Honest Reporting's original financial backer was Aish HaTorah, the ultra-Orthodox kiruv (missionary) yeshiva based in Jerusalem, and many of its original activists came from Aish.
But Honest Reporting's dishonesty does not stop there.
It mentions that it is waiting for Ynet, the large Israeli news website, to retract its story.
Honest Reporting's post is dated June 20. On June 16, Ynet ran its story – the story Honest Reporting wants it to retract based on Ma'ariv's June 15 retraction.
But here is what Ynet's story says:
…The head of the court, Rabbi Avraham Dov Levin, denied that the judges had called for the dog's stoning. But one of the court's managers confirmed the report to Yedioth Ahronoth.
"It was ordered by the rabbis because of the grief he had caused the court," he said. "They didn't issue an official ruling, but ordered the children outside to throw stones at him in order to drive him away. They didn't think of it as cruelty to animals, but as an appropriate way to 'get back at' the spirit which entered the poor dog.”…
So Ynet has confirmation from inside the rabbinical court. The stoning was ordered by these ultra-Orthodox rabbis, and then the head of the rabbinic court lied to cover it up. And Honest Reporting fails to mention this important fact.
Indeed, Honest Reporting quotes another part of that Ynet story and links to it, while it does not quote, cite or link to Ynet's confirmation of the stoning.
As the story of the rabbis and the doggie death sentence was reproduced worldwide, it made Orthodox Jews of all stripes (pun intended, for those familiar with where this story took place) and Israelis look very bad.
In fact, it could easily be argued that this one story did more damage to Jews, Judaism and Israel than almost any other in recent history.
So Honest Reporting and activists from ultra-Orthodoxy, Orthodoxy and the Israeli right put tremendous pressure on news organizations to retract their stories, and Honest Reporting misrepresented the truth.

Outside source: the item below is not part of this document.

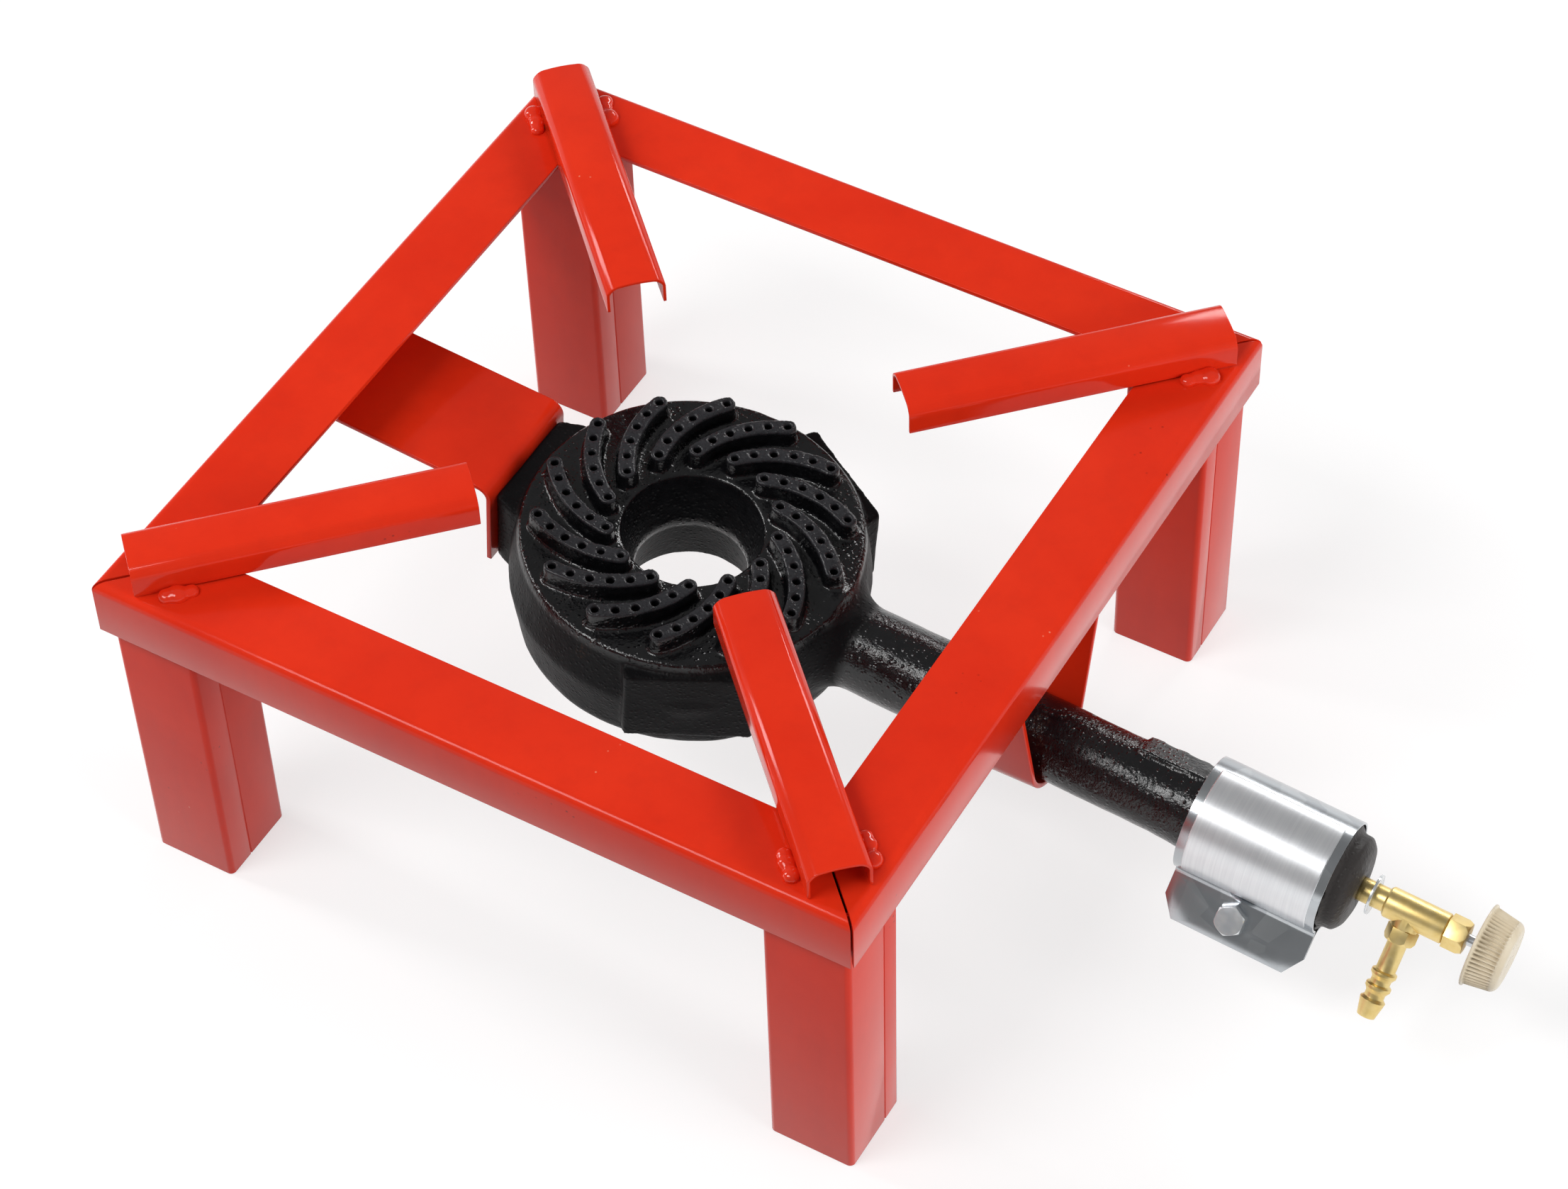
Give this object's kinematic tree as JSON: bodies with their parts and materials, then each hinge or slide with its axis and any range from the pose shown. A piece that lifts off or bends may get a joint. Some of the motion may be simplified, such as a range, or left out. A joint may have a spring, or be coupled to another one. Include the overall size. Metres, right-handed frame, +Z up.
{
  "type": "single burner stove",
  "caption": "Low square gas stove: angle frame on four tube legs, four diagonal pan supports, and a cast ring burner with air shutter, needle valve and hose tail.",
  "frame": {"origin": "on the floor, under the middle of the square frame", "axes": "+X along the mixing tube towards the knob, the front of the stove; +Y to the right of someone who faces the knob; +Z up"},
  "size_m": [0.4713, 0.3, 0.158],
  "materials": {
    "frame_enamel": "gloss red enamel",
    "weld_enamel": "enamelled weld metal, uneven and shiny",
    "black_iron": "black painted sand casting, semi-gloss and grainy",
    "zinc_sheet": "galvanised sheet, satin",
    "zinc_fastener": "bright zinc plate",
    "valve_brass": "turned brass, satin",
    "knob_plastic": "off-white moulded plastic",
    "packing_graphite": "matt graphite packing"
  },
  "bodies": {
    "stove_frame": {"left_rail": "frame_enamel", "right_rail": "frame_enamel", "front_rail": "frame_enamel", "rear_rail": "frame_enamel", "front_left_leg": "frame_enamel", "front_right_leg": "frame_enamel", "rear_left_leg": "frame_enamel", "rear_right_leg": "frame_enamel", "front_left_support": "frame_enamel", "front_right_support": "frame_enamel", "rear_left_support": "frame_enamel", "rear_right_support": "frame_enamel", "support_welds": "weld_enamel", "hanger_welds": "weld_enamel", "rear_bracket": "frame_enamel", "bracket_bolt": "zinc_fastener", "bracket_washer": "zinc_fastener", "tube_cradle": "frame_enamel", "burner": "black_iron", "injector": "valve_brass", "valve_body": "valve_brass", "neck_washer": "zinc_fastener", "hose_tail": "valve_brass", "gland_packing": "packing_graphite", "gland_nut": "valve_brass"},
    "shutter": {"air_shutter": "zinc_sheet", "clamp_bolt": "zinc_fastener", "clamp_nut": "zinc_fastener"},
    "needle": {"valve_needle": "zinc_fastener"},
    "knob": {"knob": "knob_plastic"}
  },
  "joints": [
    {"name": "air_shutter_slide", "type": "slide", "parent": "stove_frame", "child": "shutter", "axis": [0.9969, 0, -0.0785], "range_m": [-0.018, 0.006]},
    {"name": "needle_slide", "type": "slide", "parent": "stove_frame", "child": "needle", "axis": [0.9969, 0, -0.0785], "range_m": [0, 0.00151]},
    {"name": "knob_turn", "type": "hinge", "parent": "needle", "child": "knob", "pos_m": [0.30835, 0, 0.06253], "axis": [0.9969, 0, -0.0785], "range_deg": [0, 540]}
  ],
  "couplings": [
    {"joint": "needle_slide", "follows": "knob_turn", "m_per_rad": 0.00015915}
  ]
}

These media organizations were deluged with emails. Mainstream Jewish organizations, taking Honest Reporting's spin at face value, pressured for retractions. Jews, enraged that papers would print such an obviously 'false' story, badgered papers and their advertisers. Pro-ritual slaughter advocates pouted that the story would only give more strength to those trying to ban shechita, Jewish religious slaughter.
And the 'fabricated' 'antisemitic' story was either amended or removed. Jewish publications, including the JTA and the Jewish Chronicle, ran stories calling the dog story a hoax.
Then the only first line non-haredi news source left standing, Ynet caved in as well, removing its story that contained the confirmation. But it did not apologize for or retract its report, which is significant. Indeed, I searched Ynet's site for a retraction or apolgy using several different seach methods but found nothing.
If Ynet's confirmation was really a reporter's lie, that reporter should be fired. But Honest Reporting's failure to quote that confirmation or directly attack it should tell you the confirmation is most likely true. The reporter, Akiva Novick, has at least one newer story published by Ynet, which is an indication he was not fired or suspended.
And that is how Honest Reporting and its band of often unintentional co-conspirators suppressed the truth.
Yes, haredi rabbis did order that dog stoned and, yes, the head of that rabbinic court did lie about it. Yes a haredi publication was the first to report the stoning and, yes, Ynet did confirm it.
But Israel, Jews and Judaism have now been protected from the truth. We can choose to continue on with blinders on our eyes. And we have Honest Reporting to thank for it.